Global Warming Science Fair to Come

Today my colleague and I met about our upcoming Science Fair on May 13, 2014.  We have been running behind on this project so it felt good to find an hour to sit down together and hammer some things out.

We have held two science events together so far.  The first year we did a Science Fun night in which students in groups of 2-3 held science based demonstrations/activities for the entire school to participate in.  The hands-on entertainment was interesting and fun and had a science explanation to accompany it.  The evening was a huge success.

The following year we conducted a full-on science fair for grades 6-12.  Students worked on science experiments that were founded in the scientific method.  We worked so hard to guide the students through the process of design, experimentation, and presentation.  The result exceeded our expectations.  We brought in outside judges from the local universities and they were very impressed with what they saw. The science was great and the students were so professional that night.  It was perfect.

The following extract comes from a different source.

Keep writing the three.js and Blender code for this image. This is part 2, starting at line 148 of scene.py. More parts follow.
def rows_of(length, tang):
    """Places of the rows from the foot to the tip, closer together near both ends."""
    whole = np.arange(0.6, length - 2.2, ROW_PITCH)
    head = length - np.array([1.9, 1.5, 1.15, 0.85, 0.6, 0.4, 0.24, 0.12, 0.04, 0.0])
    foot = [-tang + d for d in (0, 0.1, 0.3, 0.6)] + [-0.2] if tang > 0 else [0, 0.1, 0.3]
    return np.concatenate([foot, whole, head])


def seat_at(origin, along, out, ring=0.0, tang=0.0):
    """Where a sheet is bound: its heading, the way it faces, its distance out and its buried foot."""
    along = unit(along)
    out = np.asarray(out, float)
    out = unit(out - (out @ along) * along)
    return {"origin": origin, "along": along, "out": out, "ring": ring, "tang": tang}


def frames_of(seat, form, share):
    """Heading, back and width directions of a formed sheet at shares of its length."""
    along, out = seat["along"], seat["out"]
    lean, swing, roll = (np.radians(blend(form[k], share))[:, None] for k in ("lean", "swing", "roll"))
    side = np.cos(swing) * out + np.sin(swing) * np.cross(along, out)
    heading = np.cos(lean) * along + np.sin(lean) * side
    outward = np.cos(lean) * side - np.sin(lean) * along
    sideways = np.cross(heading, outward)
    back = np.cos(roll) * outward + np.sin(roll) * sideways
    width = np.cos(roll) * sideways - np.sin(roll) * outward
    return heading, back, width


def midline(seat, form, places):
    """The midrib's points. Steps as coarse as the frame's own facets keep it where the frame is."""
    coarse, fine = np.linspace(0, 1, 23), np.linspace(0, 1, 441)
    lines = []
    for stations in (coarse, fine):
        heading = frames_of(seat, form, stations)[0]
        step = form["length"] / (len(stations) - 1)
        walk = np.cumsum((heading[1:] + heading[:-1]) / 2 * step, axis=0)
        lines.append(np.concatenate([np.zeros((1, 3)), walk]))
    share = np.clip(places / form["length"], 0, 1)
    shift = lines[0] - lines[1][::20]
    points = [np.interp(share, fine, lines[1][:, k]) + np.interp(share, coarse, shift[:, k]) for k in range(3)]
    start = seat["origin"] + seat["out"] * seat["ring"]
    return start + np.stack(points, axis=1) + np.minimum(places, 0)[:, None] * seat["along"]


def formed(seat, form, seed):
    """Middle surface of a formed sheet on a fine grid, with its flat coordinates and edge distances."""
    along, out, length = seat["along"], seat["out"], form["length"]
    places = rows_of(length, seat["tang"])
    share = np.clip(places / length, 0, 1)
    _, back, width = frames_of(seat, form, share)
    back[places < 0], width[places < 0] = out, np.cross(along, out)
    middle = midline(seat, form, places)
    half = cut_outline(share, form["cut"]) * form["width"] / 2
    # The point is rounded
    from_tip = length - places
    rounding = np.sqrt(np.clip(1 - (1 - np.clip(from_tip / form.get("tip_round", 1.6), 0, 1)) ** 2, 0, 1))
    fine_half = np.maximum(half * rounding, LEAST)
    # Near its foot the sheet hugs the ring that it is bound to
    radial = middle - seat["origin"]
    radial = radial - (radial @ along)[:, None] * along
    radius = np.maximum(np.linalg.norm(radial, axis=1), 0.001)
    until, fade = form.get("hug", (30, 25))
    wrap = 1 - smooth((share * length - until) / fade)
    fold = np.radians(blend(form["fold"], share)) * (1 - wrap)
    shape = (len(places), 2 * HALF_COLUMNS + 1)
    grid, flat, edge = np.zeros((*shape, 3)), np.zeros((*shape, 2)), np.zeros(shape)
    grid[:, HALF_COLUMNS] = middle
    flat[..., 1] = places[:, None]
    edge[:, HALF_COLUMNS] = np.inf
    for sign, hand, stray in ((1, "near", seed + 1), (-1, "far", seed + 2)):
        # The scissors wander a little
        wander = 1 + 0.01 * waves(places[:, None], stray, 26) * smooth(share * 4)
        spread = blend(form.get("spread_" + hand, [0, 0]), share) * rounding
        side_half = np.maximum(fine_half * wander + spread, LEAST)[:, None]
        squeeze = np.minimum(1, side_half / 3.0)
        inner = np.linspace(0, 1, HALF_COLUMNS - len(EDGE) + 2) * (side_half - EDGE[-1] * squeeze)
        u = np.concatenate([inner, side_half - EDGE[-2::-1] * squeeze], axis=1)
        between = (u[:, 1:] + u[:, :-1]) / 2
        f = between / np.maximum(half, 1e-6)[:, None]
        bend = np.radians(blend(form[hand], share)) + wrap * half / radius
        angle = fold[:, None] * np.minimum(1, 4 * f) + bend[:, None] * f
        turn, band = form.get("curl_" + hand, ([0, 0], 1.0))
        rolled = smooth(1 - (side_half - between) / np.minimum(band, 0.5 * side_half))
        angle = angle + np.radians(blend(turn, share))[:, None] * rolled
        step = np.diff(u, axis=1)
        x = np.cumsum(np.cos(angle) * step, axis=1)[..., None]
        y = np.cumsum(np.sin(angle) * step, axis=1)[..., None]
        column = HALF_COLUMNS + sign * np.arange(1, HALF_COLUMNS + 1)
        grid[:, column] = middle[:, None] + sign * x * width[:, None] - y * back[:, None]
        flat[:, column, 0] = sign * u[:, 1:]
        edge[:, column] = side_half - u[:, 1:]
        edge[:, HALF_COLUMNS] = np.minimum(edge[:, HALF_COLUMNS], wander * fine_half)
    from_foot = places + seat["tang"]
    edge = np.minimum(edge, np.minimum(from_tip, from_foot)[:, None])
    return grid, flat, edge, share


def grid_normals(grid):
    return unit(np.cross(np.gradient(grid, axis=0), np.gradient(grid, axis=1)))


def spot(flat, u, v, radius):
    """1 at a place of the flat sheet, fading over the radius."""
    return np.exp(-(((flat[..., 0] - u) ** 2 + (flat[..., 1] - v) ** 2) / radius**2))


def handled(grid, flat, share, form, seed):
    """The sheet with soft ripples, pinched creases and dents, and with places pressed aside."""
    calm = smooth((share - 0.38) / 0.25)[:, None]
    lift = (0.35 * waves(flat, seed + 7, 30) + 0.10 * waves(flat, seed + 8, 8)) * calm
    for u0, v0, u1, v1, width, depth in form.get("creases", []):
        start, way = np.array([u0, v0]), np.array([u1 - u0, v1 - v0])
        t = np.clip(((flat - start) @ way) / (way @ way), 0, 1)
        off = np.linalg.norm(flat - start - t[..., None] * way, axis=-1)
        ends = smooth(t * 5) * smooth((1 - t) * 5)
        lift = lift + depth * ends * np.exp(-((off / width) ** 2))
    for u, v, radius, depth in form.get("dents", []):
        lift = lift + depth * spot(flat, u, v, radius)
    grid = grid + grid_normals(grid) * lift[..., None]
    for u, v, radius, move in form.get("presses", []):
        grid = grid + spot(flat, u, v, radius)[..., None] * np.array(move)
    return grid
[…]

This year we are aiming for something different: a tour of global warming and climate change to coincide with the school’s going green initiative.   We will have a special guest speaker to commence the evening.  Then parents and community member will take a tour prepared by the students.  Each student will be individually responsible for presenting a particular issue.  We envision the starting section to be about global warming and climate change, including the political issues surrounding it. Presentations on the causes of global warming will follow.  Next the Effects of global warming will be encountered.  Then participants will learn of solutions to global warming and they will finally be inspired to make manageable changes at home beginning that evening.  We are excited about it and, as with all things, it becomes more thrilling as the pieces begin to come together.